Internally I have some constraints:
 * We'd like to keep the number of non-core Perl modules down
(currently we're 90% core), and a couple customers are extremely
sensitive to anything that is not supplied by their OS provider
(Solaris and HPUX for example).
 * We would also like to keep the files on disk and in a
human-readable form so the end users and support staff can peruse this
data with simple tools (grep, vi, etc).
 * The remaining 10% that is non-core Perl modules are local copies of
"pure perl" CPAN modules we've merged into the source code branch
directly.  (We do this because the code runs on Solaris/SPARC,
Solaris/x86_64, Linux/x86, Linux/ia64, HPUX/PA-RISC, HPUX/ia64, etc)

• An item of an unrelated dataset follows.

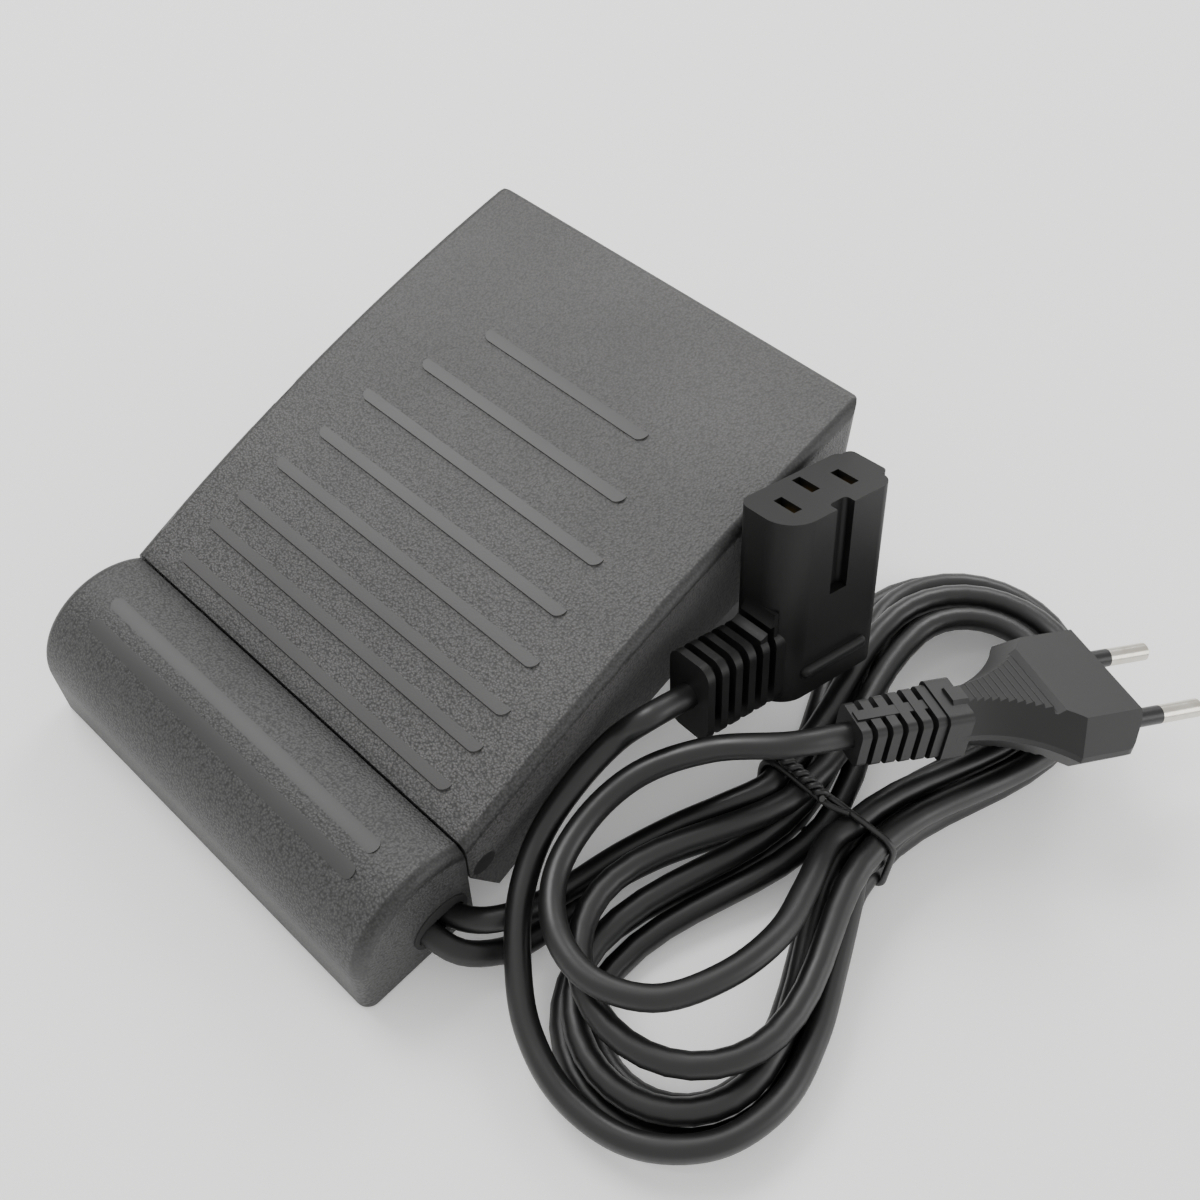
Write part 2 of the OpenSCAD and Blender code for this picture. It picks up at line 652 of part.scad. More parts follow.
// wound choke: two flanges with the winding between them
module choke() {
  color("chocolate") {
    rod_z(BOARD_TOP, BOARD_TOP + 1.5, 8, -10, 9);
    rod_z(BOARD_TOP + 9.5, BOARD_TOP + 11, 8, -10, 9);
    rod_z(BOARD_TOP + 1, BOARD_TOP + 10, 8, -10, 8);
  }
}

module capacitor() {
  color("orange") translate([0, 0, BOARD_TOP]) linear_extrude(12.5)
    round_rect([-4, -32], [14, -23.5], 1);
}

module resistors() {
  color("tan") for (y = [-27, -20, -13]) {
    rod_x(-28, -19, y, 12.9, 1.6);
    rod_x(-32, -15, y, 12.9, 0.35);
    for (x = [-32, -15]) {
      rod_z(BOARD_TOP, 12.9, x, y, 0.35);
      translate([x, y, 12.9]) sphere(0.35);
    }
  }
}

module terminal_block() {
  color("whitesmoke") difference() {
    box([0, -65, FLOOR_Z], [18, -50, 14]);
    for (x = [4.5, 13.5], y = [-61, -54]) rod_z(9, 15, x, y, 1.8);
  }
}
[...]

My personal pick at the moment is SQLite (it is provided natively in
Solaris 10, and easy to install on Linux platforms), but I question if
the speed up it provides will be over-shadowed by the constant
spawning of the sqlite binary each time an element of data is queried.
 (Anyone know if there is a way to leave a persistent copy of SQLite
running in memory that future copies hook into?  Getting a bit far
afield from the initial SQLite implementation goals...)

Thanks for any insight,

DanL

-- 
******************* ***************** ************* ***********
******* ***** *** **
"Quis custodiet ipsos custodes?" (Who can watch the watchmen?) -- from
the Satires of Juvenal
"I do not fear computers, I fear the lack of them." -- Isaac Asimov (Author)
** *** ***** ******* *********** ************* *****************
*******************